Another involves observing variations in pulses coming from pulsars. Pulsars are incredibly dense, rotating stars that emit radiation we can detect here on Earth. These pulses come with incredible regularity, making them some of the most accurate time-keepers in the universe. As gravitational waves propagate past a pulsar, their rate of pulsing will change, revealing the presence of the passing wave.

One of the terrestrial experiments outlined by Stebbins is the Laser Interferometer Gravitational-Wave Observatory (LIGO) located both in Washington and Louisiana. Interferometers split beams of light and send them down perpendicular paths. The light beams are then reflected and recombined and patterns of interference in the light can reveal slight changes in the length of the two arms. LIGO uses arms 4 kilometers in length and some of the smoothest mirrors ever designed and can detect changes in length down to one-thousandth the diameter of a proton. As gravitational waves pass through Earth, LIGO should, in theory, be able to measure the fractional changes in distance.

So far, we have only found indirect evidence of gravitational waves, such as the variations in binary star orbits and pulsar rotations. It is important to note that even BICEP2 did not directly observe gravitational waves. Rather, the pattern of polarization in the CMB is just a footprint left by these waves.

The BICEP2 results are the sort of discovery that takes the scientific community by storm.
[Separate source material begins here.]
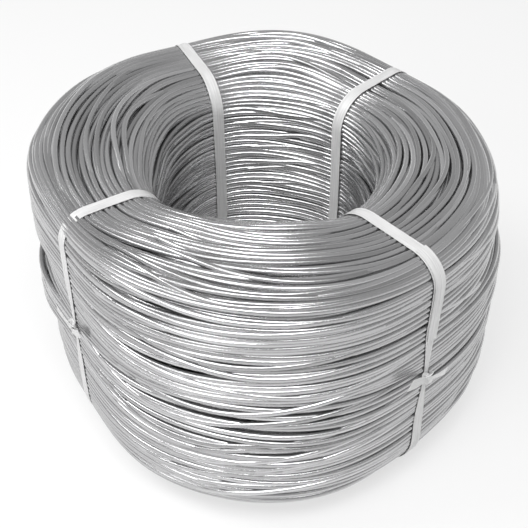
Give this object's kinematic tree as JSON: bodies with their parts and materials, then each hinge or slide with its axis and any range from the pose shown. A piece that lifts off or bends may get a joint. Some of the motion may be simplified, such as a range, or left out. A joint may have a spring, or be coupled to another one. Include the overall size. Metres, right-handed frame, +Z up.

For decades, scientists have depended on and used the theory of the Big Bang and now we finally have direct evidence. Though the results still need to be verified by other teams, they are incredibly robust, with a 5 sigma detection, meaning a confidence level of 99.9999 percent. It is a testament to the power of science that we are able to look back to the earliest stages of the universe and describe what happened to create the universe we live in today.

“The day that the results were announced, I couldn’t help but think ‘science won today,’” Glikman said. “This is the sort of discovery that makes me proud of humanity.